A weapon is anything that can be used against an opponent, adversary, or victim. In the digital economy, nearly everything can be weaponised.
One area where a weapon can assume nearly any form (and sometimes multiple forms) is in the area of software and digital data.
“A cyber weapon is a bug in the system” answered Eddie Doyle, global security strategist at Check Point Software Technologies when prodded to describe the nature of a bug.
The market for vulnerabilities
Monetizing a bug is easy. A “researcher” who discovers a bug may be paid for his discovery by the company that owns the software – as is often the case with bug bounty programmes.
Weaponization can come in the form of putting the vulnerability within an exploit kit and renting it out. “Another option is to sell the vulnerability to someone else who can do very nasty and horrible things with it, will go out and use that weapon or they will use it themselves,” said Doyle.
How much for a vulnerability?
Prices for exploits can start below US$10,000. Exploits specific to Android and the IOS platform can fetch as much as US$1.5 million.
“What these criminal organisations are doing is they are recruiting anyone around the world through those kinds of websites, and those again, are publicly available websites, and they have an actual price sheet of bugs for various different technologies,” said Doyle.

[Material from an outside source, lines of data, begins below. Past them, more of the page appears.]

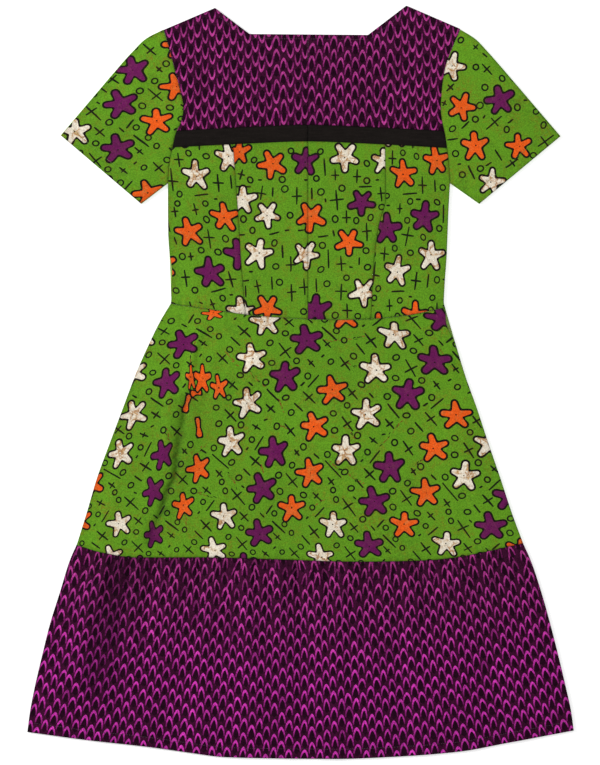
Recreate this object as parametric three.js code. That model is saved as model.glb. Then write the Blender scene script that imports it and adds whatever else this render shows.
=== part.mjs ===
// A short-sleeved a-line dress laid flat on its front, seen from its back.
// Units are millimetres. X runs across the dress, Y from the hem (-Y) to the
// neck (+Y), Z up from the surface it lies on. The origin is the middle of its
// bounding box, at the bottom.
//
// The front is the lower layer and lies flat on the surface. The back is the
// upper layer and lies on the front, with a little air between them. Both
// sleeves are tubes pressed flat, open at the armhole and at the hem. Every
// piece is a wall of cloth, and pieces keep a small gap at each seam.

import * as THREE from 'three';

// ---- driving sizes -------------------------------------------------------
const WALL = 1.0;           // thickness of the cloth with its turned edges
const GAP = 0.3;            // clearance between two pieces at a seam
const AIR = 1.5;            // height of the air between the layers, at most
const AIR_EDGE = 42;        // distance from the outline where that is reached
const CENTRE_X = 9.8;       // centre back seam
const NECK_FRONT_DROP = 34; // how much deeper the front neckline is cut
const MAX_LIFT = 3.3;       // highest that the upper layer stands off

const UPPER = WALL + GAP;   // underside of the upper layer where it lies flat
const HALF = GAP / 2;

// Neck and shoulder line, from armhole to armhole.
const NECKLINE = [
  { x: -182.2, y: 468.6, at: 'left armhole' },
  { x: -113.8, y: 497.9, at: 'left neck point' },
  { x: -68.0, y: 463.2, at: 'left corner' },
  { x: 89.6, y: 461.9, at: 'right corner' },
  { x: 140.6, y: 500.9, at: 'right neck point' },
  { x: 212.4, y: 469.9, at: 'right armhole' },
];

// Armhole seams, from the shoulder to the underarm.
const ARMHOLE = [
  { y: 469.0, left: -182.2, right: 212.4 },
  { y: 444.0, left: -174.4, right: 201.4 },
  { y: 416.0, left: -167.4, right: 191.8 },
  { y: 389.0, left: -160.2, right: 187.8 },
  { y: 364.0, left: -155.6, right: 186.3 },
  { y: 346.2, left: -158.7, right: 188.3 },
  { y: 333.0, left: -165.2, right: 191.4 },
  { y: 312.5, left: -170.2, right: 194.6 },
  { y: 291.0, left: -174.4, right: 197.2 },
  { y: 265.1, left: -176.4, right: 198.7 },
];

// Side seams of the bodice, from the underarm to the waist.
const BODICE_SIDE = [
  { y: 265.1, left: -176.4, right: 198.7 },
  { y: 231.8, left: -176.4, right: 196.8 },
  { y: 199.9, left: -176.1, right: 195.5 },
  { y: 168.0, left: -174.2, right: 194.2 },
  { y: 136.1, left: -172.9, right: 191.9 },
  { y: 106.0, left: -171.8, right: 190.2 },
];

// Side seams of the skirt, from the waist to the flounce.
const SKIRT_SIDE = [
  { y: 106.0, left: -171.8, right: 190.2 },
  { y: 82.9, left: -185.7, right: 196.8 },
  { y: 50.9, left: -201.6, right: 206.2 },
  { y: 8.4, left: -220.2, right: 219.1 },
  { y: -34.2, left: -236.2, right: 234.3 },
  { y: -76.7, left: -252.2, right: 248.3 },
  { y: -129.9, left: -271.6, right: 266.5 },
  { y: -172.5, left: -284.1, right: 280.5 },
  { y: -215.1, left: -297.4, right: 296.3 },
];

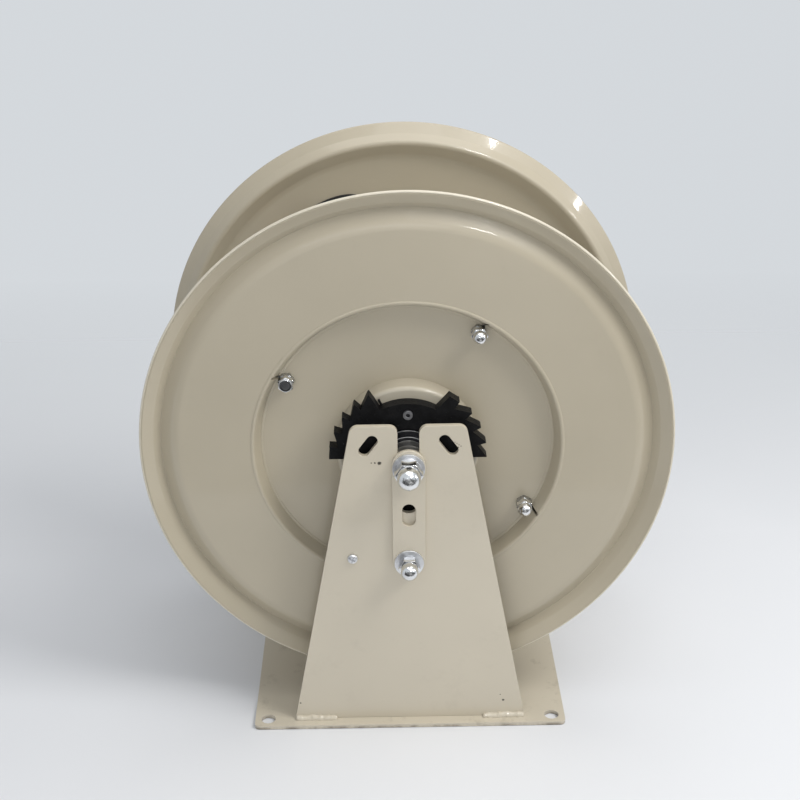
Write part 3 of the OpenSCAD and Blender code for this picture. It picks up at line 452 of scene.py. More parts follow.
def castBrass(name, tone=(0.60, 0.42, 0.17), dull=(0.72, 0.66, 0.7)):
    finish, tree, shader, spot = newFinish(name, metal=1.0)
    broad = noiseAt(tree, spot, 70, 4.0)
    tarnish = tuple(c * share for c, share in zip(tone, dull))
    setColour(tree, shader, rampOf(tree, broad, (0.35, tarnish), (0.7, tone)))
    setGloss(tree, shader, broad, (0.26, 0.42))
    setBump(tree, shader, noiseAt(tree, spot, 900), 0.12, 0.0003)
    return finish


def blackRubber(name):
    finish, tree, shader, spot = newFinish(name)
    broad = noiseAt(tree, spot, 120, 4.0)
    setColour(tree, shader, rampOf(tree, broad, (0.35, 0.003), (0.7, 0.006)))
    setGloss(tree, shader, broad, (0.5, 0.65))
    setBump(tree, shader, broad, 0.1, 0.0004)
    return finish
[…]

Biggest weakness in enterprise security
Many IT security strategies today are built with a patchwork of solutions from various vendors, to solve a specific problem or address a specific need. This creates an “any-any” rule at the bottom of their rule set, because they are so afraid that these blinking lights are false positives, and they are going to slow the business down to a crawl.
“What you end up with is a complex set of technology, manage by a massive team of people. This complex environment is potentially were vulnerability lies. They haven’t actually prevented a cybercrime because if they try and use these technologies in prevention mode they are going to stop their business,” he warned.
AI – the silver bullet
Many enterprises are pinning their hopes on artificial intelligence to solve many of the challenges plaguing the enterprise – from poorly structured operations, highly complex networks, the uncontrolled growth in shadow IT, and even containing cyber threats.
Gartner recommended that security teams to address these challenges and be aware of how AI will impact the security space.
But it’s not all the IT team’s fault. Doyle believed that the vendor community, in general, has done a muddy poor job of using AI as a sacred word. After all, AI is today nothing more than machine learning (ML).
“This is what we got today! It’s “if-then” commands. The reason a computer can be a grand master of chess is because the computer has thought if the grand master does this, then I will do that. It’s all “if-then” commands. That’s not actually self-awareness, it’s not AI. But we [vendors] use ML and AI synonymously. And I think it has degraded of the word “AI”,” lamented Doyle.
To be credit of the user community, however, is recognizing that AI is not really a thing. Computers analyse incidents at the speed and volume impossible for humans to handle. What the software does is identify exemptions and draw the attention of humans to these.
Shadow IT – insecurity lurking in the shadows
How do you secure something that you have no control over?
Doyle suggested that rather than blocking the use of shadow IT, the better strategy is to wrap a later of security around the person and around their assets, and allowing them to freely move and connect with assets that they need for their work.
“And then provide a mechanism by which we can stop intellectual property theft, stop you know, insider threat, stop malware from spreading within these assets. That’s a better model,” he opined.
How to improve security posture
According to Doyle human psychology says unless it is simple, people are going to ignore it. He cited the oft suggested approach to the use of passwords by security professionals – use complex alphanumeric with special characters that have no meaning to anyone or use phrases. Vendors have started to sell password lockers.
What if a bad guy breaks into that one password from the password locker, they get all access to all the passwords? Alpha-numeric passwords are more secure, but people aren’t using them because it just doesn’t work in the human brain.
“What you have to have is a simple design in your architecture. You have to be in prevention mode, and you have to reduce the amount of noise that’s coming your way, so that you can focus purely on the events, and let the technology do its work,” he concluded.